■ TASK DIRECTIONS: In the records that follow, locate every line with "JSON" and extract it.
___ EXTRACTED DATA
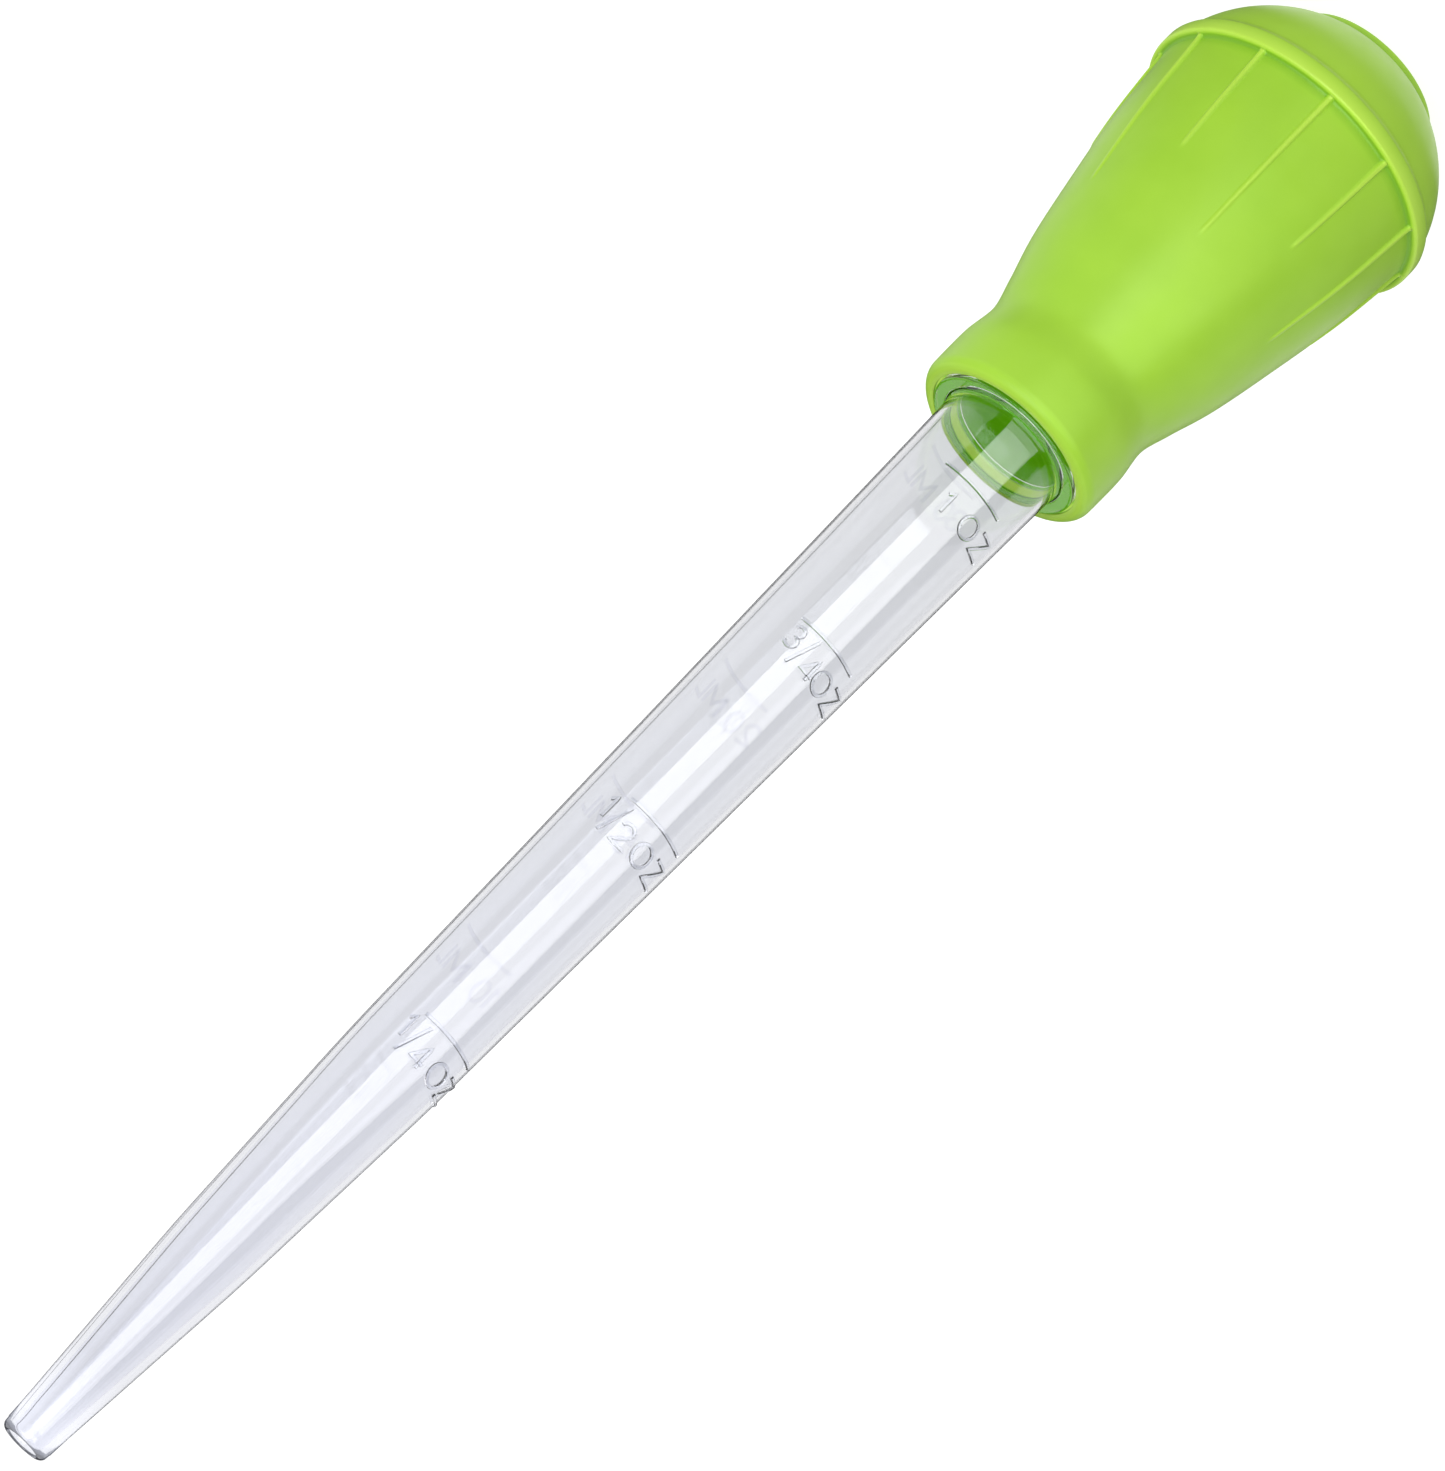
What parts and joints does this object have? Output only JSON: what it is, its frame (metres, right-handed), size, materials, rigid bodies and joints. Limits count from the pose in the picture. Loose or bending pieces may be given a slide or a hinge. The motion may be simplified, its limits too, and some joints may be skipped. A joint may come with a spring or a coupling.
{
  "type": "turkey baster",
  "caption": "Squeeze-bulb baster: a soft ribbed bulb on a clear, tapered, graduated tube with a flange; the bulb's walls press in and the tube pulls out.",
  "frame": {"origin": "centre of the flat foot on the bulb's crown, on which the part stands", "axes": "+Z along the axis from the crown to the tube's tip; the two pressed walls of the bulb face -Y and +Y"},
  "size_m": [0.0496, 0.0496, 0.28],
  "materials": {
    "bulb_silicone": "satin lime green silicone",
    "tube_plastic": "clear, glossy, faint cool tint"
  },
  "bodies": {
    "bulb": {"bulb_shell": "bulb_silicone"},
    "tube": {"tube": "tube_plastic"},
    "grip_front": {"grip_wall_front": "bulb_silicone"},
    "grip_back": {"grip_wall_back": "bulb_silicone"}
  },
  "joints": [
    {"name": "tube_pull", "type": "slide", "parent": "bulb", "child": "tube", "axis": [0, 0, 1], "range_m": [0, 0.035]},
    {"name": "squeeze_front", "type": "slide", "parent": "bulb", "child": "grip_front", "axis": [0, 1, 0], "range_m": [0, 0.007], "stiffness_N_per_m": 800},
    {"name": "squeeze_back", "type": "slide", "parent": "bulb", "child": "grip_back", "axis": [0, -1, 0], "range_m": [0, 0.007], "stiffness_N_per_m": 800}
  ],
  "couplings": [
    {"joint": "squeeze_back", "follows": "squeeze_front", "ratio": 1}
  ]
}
______
___ EXTRACTED DATA
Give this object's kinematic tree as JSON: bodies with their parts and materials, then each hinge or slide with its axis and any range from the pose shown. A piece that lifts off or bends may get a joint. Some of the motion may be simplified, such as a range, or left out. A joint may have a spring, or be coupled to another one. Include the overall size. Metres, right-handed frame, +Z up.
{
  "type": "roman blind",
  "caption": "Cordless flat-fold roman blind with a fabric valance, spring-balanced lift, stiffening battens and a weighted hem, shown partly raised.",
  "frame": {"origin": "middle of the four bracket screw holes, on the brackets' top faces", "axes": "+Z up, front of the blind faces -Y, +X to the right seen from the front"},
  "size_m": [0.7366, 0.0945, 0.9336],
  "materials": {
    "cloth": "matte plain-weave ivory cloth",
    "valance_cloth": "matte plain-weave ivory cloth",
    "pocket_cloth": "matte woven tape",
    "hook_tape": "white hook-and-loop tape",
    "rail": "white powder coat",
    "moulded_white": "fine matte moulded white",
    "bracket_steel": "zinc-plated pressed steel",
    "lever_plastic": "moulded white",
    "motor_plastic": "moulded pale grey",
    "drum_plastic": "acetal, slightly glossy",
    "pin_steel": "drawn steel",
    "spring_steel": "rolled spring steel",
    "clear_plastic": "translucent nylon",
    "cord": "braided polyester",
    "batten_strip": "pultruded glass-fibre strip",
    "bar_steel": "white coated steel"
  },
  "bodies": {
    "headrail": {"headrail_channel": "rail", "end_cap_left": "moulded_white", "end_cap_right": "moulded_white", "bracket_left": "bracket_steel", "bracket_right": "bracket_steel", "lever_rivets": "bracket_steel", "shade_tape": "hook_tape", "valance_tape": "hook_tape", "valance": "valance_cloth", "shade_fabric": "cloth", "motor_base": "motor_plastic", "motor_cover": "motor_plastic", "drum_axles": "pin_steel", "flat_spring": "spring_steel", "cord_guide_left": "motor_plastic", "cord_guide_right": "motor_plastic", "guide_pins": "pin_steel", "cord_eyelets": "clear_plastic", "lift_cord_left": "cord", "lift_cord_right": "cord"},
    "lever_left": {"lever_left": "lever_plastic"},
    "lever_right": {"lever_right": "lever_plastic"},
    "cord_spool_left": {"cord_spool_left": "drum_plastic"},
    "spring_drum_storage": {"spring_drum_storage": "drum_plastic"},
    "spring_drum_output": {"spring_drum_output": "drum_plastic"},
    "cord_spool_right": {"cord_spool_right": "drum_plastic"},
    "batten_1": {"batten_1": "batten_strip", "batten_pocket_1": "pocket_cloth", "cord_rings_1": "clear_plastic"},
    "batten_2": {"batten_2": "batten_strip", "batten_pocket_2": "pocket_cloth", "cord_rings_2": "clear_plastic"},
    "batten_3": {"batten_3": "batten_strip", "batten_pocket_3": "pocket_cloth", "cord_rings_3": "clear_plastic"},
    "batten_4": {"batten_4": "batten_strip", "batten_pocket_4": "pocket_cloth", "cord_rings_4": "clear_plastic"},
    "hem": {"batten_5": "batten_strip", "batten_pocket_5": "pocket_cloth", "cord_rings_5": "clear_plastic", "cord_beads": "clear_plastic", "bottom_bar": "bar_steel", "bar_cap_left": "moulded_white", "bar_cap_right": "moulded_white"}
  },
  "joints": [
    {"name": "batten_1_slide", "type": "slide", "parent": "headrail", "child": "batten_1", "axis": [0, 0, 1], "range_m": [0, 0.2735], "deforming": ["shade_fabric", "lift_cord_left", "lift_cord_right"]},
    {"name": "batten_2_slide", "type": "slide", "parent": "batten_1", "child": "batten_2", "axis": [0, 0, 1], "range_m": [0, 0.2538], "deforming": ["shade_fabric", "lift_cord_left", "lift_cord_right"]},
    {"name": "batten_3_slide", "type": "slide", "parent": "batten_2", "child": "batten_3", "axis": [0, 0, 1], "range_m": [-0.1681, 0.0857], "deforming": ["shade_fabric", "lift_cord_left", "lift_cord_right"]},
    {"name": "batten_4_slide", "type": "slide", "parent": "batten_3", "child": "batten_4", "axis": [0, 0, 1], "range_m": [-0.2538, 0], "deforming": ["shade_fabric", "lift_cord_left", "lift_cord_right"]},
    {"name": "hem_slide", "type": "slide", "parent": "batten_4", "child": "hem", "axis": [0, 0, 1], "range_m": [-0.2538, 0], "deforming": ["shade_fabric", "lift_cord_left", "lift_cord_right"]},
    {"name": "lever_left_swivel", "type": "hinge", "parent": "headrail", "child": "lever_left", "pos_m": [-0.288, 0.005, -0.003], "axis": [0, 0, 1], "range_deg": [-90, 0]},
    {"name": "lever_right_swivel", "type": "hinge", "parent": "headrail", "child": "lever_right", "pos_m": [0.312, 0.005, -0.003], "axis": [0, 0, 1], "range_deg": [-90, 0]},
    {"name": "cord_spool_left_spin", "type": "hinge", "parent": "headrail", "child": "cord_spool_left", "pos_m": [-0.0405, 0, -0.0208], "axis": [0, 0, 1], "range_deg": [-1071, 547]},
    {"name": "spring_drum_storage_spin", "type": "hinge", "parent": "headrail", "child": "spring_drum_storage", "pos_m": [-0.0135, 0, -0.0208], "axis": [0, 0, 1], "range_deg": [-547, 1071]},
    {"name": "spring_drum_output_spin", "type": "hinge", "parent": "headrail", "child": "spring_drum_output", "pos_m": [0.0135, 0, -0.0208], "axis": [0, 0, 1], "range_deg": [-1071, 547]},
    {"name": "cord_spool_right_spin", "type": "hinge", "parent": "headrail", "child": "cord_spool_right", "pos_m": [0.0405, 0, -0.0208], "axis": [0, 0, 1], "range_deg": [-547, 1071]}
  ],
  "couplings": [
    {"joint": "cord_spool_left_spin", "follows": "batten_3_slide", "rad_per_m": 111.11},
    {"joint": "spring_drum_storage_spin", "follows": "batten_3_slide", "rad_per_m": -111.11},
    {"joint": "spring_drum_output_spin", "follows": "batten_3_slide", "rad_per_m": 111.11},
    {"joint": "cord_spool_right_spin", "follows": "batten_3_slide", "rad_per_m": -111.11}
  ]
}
______
■ THE REPLY:
What parts and joints does this object have? Output only JSON: what it is, its frame (metres, right-handed), size, materials, rigid bodies and joints. Limits count from the pose in the picture. Loose or bending pieces may be given a slide or a hinge. The motion may be simplified, its limits too, and some joints may be skipped. A joint may come with a spring or a coupling.
Give this object's kinematic tree as JSON: bodies with their parts and materials, then each hinge or slide with its axis and any range from the pose shown. A piece that lifts off or bends may get a joint. Some of the motion may be simplified, such as a range, or left out. A joint may have a spring, or be coupled to another one. Include the overall size. Metres, right-handed frame, +Z up.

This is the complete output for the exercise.